Of Dreams In The Dream Of Another Mirror
by Zhu Yunyi
2023, 17 minutes, w/ English subtitles
“You are using vision to tell a non-visual story. I don’t think you will succeed, because our story exists outside your telling,” they said. You first ‘see’, and only then do you ‘know’. The world is alive, yet without mirrors, without images, the world might not exist at all.
Blind people, however, produce images in an entirely different way—through sound, texture, and experience. They live on the other side of the mirror. If you are to fall down the rabbit hole to find them, imagination becomes your only clue.
The World Remains Our First And Last Love
by Zhu Yunyi
2025, 9 minutes, w/ English subtitles
Returning to Jingxing, Hebei—the filming location of An Elephant Sitting Still—the film gazes upon forgotten spaces and, guided by Hu Bo’s poetry, unfolds a silent retrospective between reality and memory.
About the film-makers
Zhu Yunyi graduated from the Academy of Arts & Design, Tsinghua University, and Le Fresnoy – National Studio for Contemporary Arts in France. He currently lives and works in Shanghai. Grounded in personal memory and bodily perception, his practice primarily takes the form of moving image and installation. His works have been exhibited at numerous institutions in China and abroad, including the Centre Pompidou (Paris), the Institute of Contemporary Arts (ICA, London), the Power Station of Art (PSA, Shanghai), and Mo.Co. Panacée (Montpellier). His short films have been selected for major international film festivals and platforms such as the Berlin International Film Festival, Cinéma du Réel, and more, where they have received multiple awards.
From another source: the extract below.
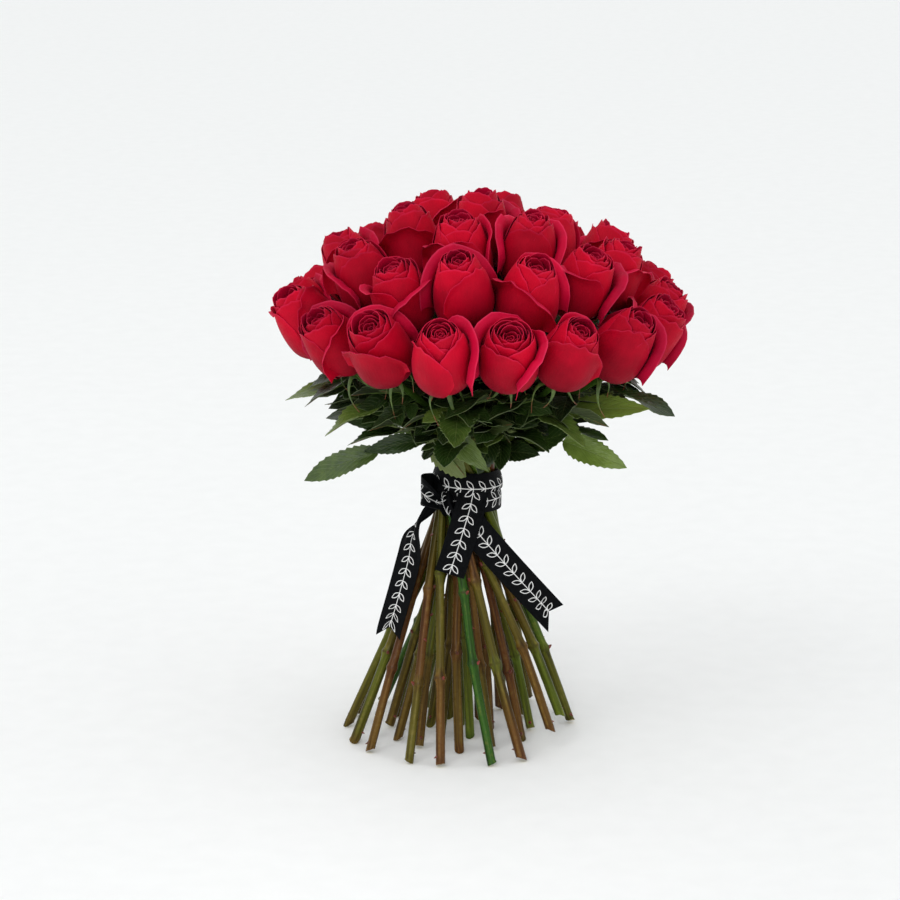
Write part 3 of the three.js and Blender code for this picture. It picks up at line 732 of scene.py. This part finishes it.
# The ribbon's hanging ends. points is the middle line and sides the way across, a turned one for each
# point; gathers is how tight its first points are; forward ones have their vine growing downwards.
TAILS = {
    "centre": SimpleNamespace(
        points=[
            (11.5, -27.7, 217), (10, -28.4, 211), (7.8, -32, 202), (3, -36.5, 186), (-2.5, -40.5, 169),
            (-9, -44.5, 149.5),
        ],
        sides=[(1, 0, -0.33)],
        gathers=(0.97, 0.98, 1),
        notch=0,
        longer=0,
        hug=2.8,
        forward=True,
    ),
    "right": SimpleNamespace(
        points=[
            (-1, -30.2, 203), (6, -31.8, 193), (13.5, -33.5, 183), (33.5, -36, 160), (53.5, -35, 137),
            (73, -32, 114.5), (79.5, -30.5, 107),
        ],
        sides=[(0.75, 0.06, 0.66)],
        gathers=(0.8, 0.98),
        notch=9,
        longer=-5,
        hug=0,
        forward=False,
    ),
    "left": SimpleNamespace(
        points=[
            (-19, -17, 205), (-27.4, -17, 196.1), (-34.5, -18.5, 186.9), (-40.4, -21, 174.7),
            (-43, -24.5, 155.9), (-50, -29.5, 129.7), (-58.3, -36, 101.3), (-60, -38, 93),
        ],
        sides=[
            (-0.55, -0.75, 0.4), (-0.5, -0.8, 0.4), (-0.1, -0.99, 0.1), (0.55, -0.83, 0),
            (0.78, -0.62, 0), (0.8, -0.6, 0), (0.8, -0.6, 0), (0.8, -0.6, 0),
        ],
        gathers=(0.55, 0.6, 0.7, 0.95),
        notch=9,
        longer=0,
        hug=0,
        forward=True,
    ),
}
LOOP_INSIDE = 30.4
LOOP_BULGE = 10
LOOP_MIDDLE = 213.5
KNOT_ANGLE = 238 * DEGREE
LOOP_TIP = 194 * DEGREE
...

Wang Yuyan, born in China and currently based in Paris, is a filmmaker and moving-image artist. Her work draws on recycled materials from the industrial system of image production, tracing their mutations and proliferations within digital frameworks and processes of representation. Through editing, Wang deconstructs and recontextualizes the complex hierarchies and internal meanings embedded in these materials. Whether found footage, processed materials, or newly created images, she strips away conventional pathways of symbolic perception, transforming them into immersive sensory experiences.